::: PROVIDED MATERIAL :::

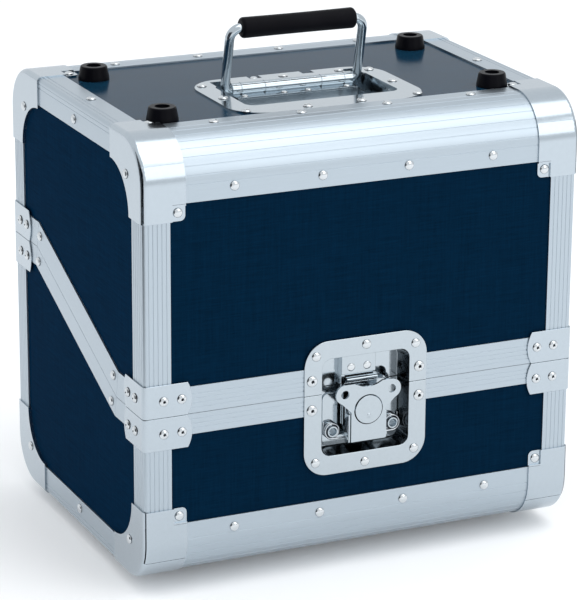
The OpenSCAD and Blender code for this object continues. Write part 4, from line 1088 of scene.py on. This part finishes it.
@dataclass
class Studio:
    """Floor, lights and the camera at the photograph's place."""

    camera_place: Vector = field(default_factory=lambda: Vector((-957.97, -2093.01, 917.37)) * MM)
    yaw: float = math.radians(24.73)
    pitch: float = math.radians(17.85)
    roll: float = math.radians(0.41)
    focal_pixels: float = 2992.9
    picture_height: float = 600.0
    sensor: float = 36.0

    def camera(self) -> None:
        """Makes the camera."""
        data = bpy.data.cameras.new("camera")
        data.sensor_fit = "AUTO"
        data.sensor_width = self.sensor
        data.lens = self.focal_pixels * self.sensor / self.picture_height
        data.clip_end = 50
        flat = math.cos(self.pitch)
        ahead = Vector((math.sin(self.yaw) * flat, math.cos(self.yaw) * flat, -math.sin(self.pitch)))
        level = Vector((math.cos(self.yaw), -math.sin(self.yaw), 0))
        above = level.cross(ahead)
        right = level * math.cos(self.roll) + above * math.sin(self.roll)
        up = above * math.cos(self.roll) - level * math.sin(self.roll)
        made = bpy.data.objects.new("camera", data)
        turned = Matrix((right, up, -ahead)).transposed().to_4x4()
        made.matrix_world = Matrix.Translation(self.camera_place) @ turned
        bpy.context.scene.collection.objects.link(made)
        bpy.context.scene.camera = made

    def floor(self) -> None:
        """Makes the pale floor."""
        reach = 6.0
        corners_at = [(-reach, -reach, 0), (reach, -reach, 0), (reach, reach, 0), (-reach, reach, 0)]
        paint = bpy.data.materials.new("pale_floor")
        paint.use_nodes = True
        shader = paint.node_tree.nodes["Principled BSDF"]
        shader.inputs["Base Color"].default_value = (0.93, 0.935, 0.94, 1)
        shader.inputs["Emission Color"].default_value = (1.0, 1.0, 1.0, 1)
        shader.inputs["Emission Strength"].default_value = 0.10
        shader.inputs["Roughness"].default_value = 0.8
        shader.inputs["Specular IOR Level"].default_value = 0.1
        self.sheet("floor", corners_at, paint)

    def sheet(self, name: str, places: Sequence[Sequence[float]],
              paint: bpy.types.Material) -> bpy.types.Object:
        """Adds a flat four-cornered piece of the stage and returns it."""
        mesh = bpy.data.meshes.new(name)
        mesh.from_pydata(places, [], [(0, 1, 2, 3)])
        mesh.materials.append(paint)
        made = add_object(name, mesh)
        return made

    def card(self, name: str, first: tuple[float, float], last: tuple[float, float], high: float,
             shade: tuple[float, float, float]) -> None:
        """Stands an upright card that shows only in reflections, as dark cards do beside bright metal.

        Args:
            name: the card's name.
            first: one lower corner on the floor.
            last: the other lower corner.
            high: the card's height.
            shade: what it sends back.
        """
        paint = bpy.data.materials.new(name)
        paint.use_nodes = True
        paint.node_tree.nodes.clear()
        graph = Graph(paint.node_tree)
        glow = graph.node("ShaderNodeEmission", Color=(*shade, 1.0), Strength=1.0)
        output = graph.node("ShaderNodeOutputMaterial")
        graph.feed(output.inputs["Surface"], glow.outputs["Emission"])
        low = 0.002
        made = self.sheet(name, [(*first, low), (*last, low), (*last, high), (*first, high)], paint)
        made.visible_camera = made.visible_diffuse = made.visible_shadow = False

    def lamp(self, name: str, place: Vector, aim: Vector, size: tuple[float, float], glow: float) -> None:
        """Adds a soft rectangular lamp.

        Args:
            name: the lamp's name.
            place: where it stands.
            aim: the point that it faces.
            size: its width and height.
            glow: how bright its face is, where 1 is white paper.
        """
        data = bpy.data.lights.new(name, "AREA")
        data.shape = "RECTANGLE"
        data.size, data.size_y = size
        data.energy = glow * math.pi * size[0] * size[1]
        made = bpy.data.objects.new(name, data)
        made.location = place
        made.rotation_mode = "QUATERNION"
        made.rotation_quaternion = (aim - place).to_track_quat("-Z", "Y")
        made.visible_camera = False
        bpy.context.scene.collection.objects.link(made)

    def sky(self) -> None:
        """Gives the studio a soft pale surround."""
        world = bpy.data.worlds.new("studio")
        bpy.context.scene.world = world
        world.use_nodes = True
        world.node_tree.nodes.clear()
        graph = Graph(world.node_tree)
        glow = graph.node("ShaderNodeBackground", Color=(0.95, 0.975, 1.0, 1.0), Strength=1.0)
        output = graph.node("ShaderNodeOutputWorld")
        graph.feed(output.inputs["Surface"], glow.outputs["Background"])

    def build(self) -> None:
        """Sets up the studio."""
        self.camera()
        self.floor()
        self.sky()
        aim = Vector((0, 0, 0.2))
        self.lamp("overhead", Vector((0.6, -0.8, 2.4)), Vector((0.3, -0.5, 0.2)), (2.0, 2.2), 1.6)
        self.lamp("front", Vector((1.3, -2.5, 1.4)), aim, (1.6, 1.6), 1.3)
        self.card("dark_card_left", (-0.75, -1.1), (-0.75, 0.05), 0.75, (0.06, 0.065, 0.072))
        bpy.context.scene.view_settings.view_transform = "Standard"
        LOG.info("studio is ready")


def main() -> None:
    """Builds every sub-assembly in order."""
    logging.basicConfig(level=logging.INFO, format="%(name)s: %(message)s")
    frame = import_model()
    nodes = frame["nodes"]
    edges = SoftEdges(nodes)
    Studio().build()
    Shell(nodes, edges).build()
    Fittings(edges).build()
    Rivets(nodes).build()
    CarryHandle().build()
    LatchSprings().build()
    Linings(edges).build()


if __name__ == "__main__":
    main()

:::

→ **WHAT THE TASK REQUIRES**:
Return exactly the leading lines of the listing, stopping after the line in which "bpy.context.scene.camera = made" occurs.

→ **TASK RESULT**:
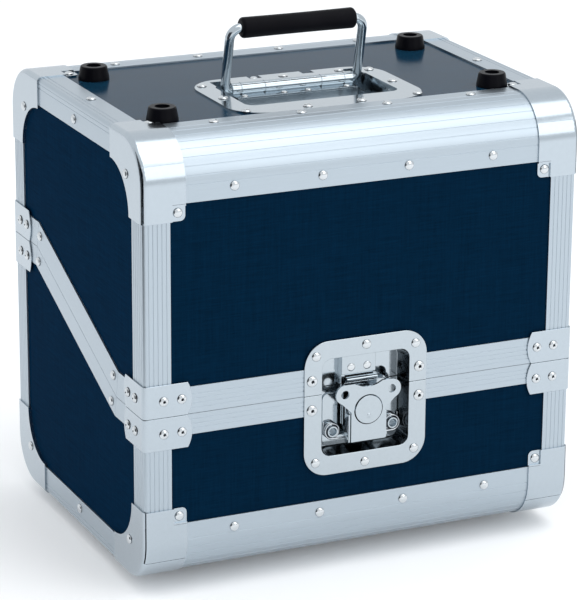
The OpenSCAD and Blender code for this object continues. Write part 4, from line 1088 of scene.py on. This part finishes it.
@dataclass
class Studio:
    """Floor, lights and the camera at the photograph's place."""

    camera_place: Vector = field(default_factory=lambda: Vector((-957.97, -2093.01, 917.37)) * MM)
    yaw: float = math.radians(24.73)
    pitch: float = math.radians(17.85)
    roll: float = math.radians(0.41)
    focal_pixels: float = 2992.9
    picture_height: float = 600.0
    sensor: float = 36.0

    def camera(self) -> None:
        """Makes the camera."""
        data = bpy.data.cameras.new("camera")
        data.sensor_fit = "AUTO"
        data.sensor_width = self.sensor
        data.lens = self.focal_pixels * self.sensor / self.picture_height
        data.clip_end = 50
        flat = math.cos(self.pitch)
        ahead = Vector((math.sin(self.yaw) * flat, math.cos(self.yaw) * flat, -math.sin(self.pitch)))
        level = Vector((math.cos(self.yaw), -math.sin(self.yaw), 0))
        above = level.cross(ahead)
        right = level * math.cos(self.roll) + above * math.sin(self.roll)
        up = above * math.cos(self.roll) - level * math.sin(self.roll)
        made = bpy.data.objects.new("camera", data)
        turned = Matrix((right, up, -ahead)).transposed().to_4x4()
        made.matrix_world = Matrix.Translation(self.camera_place) @ turned
        bpy.context.scene.collection.objects.link(made)
        bpy.context.scene.camera = made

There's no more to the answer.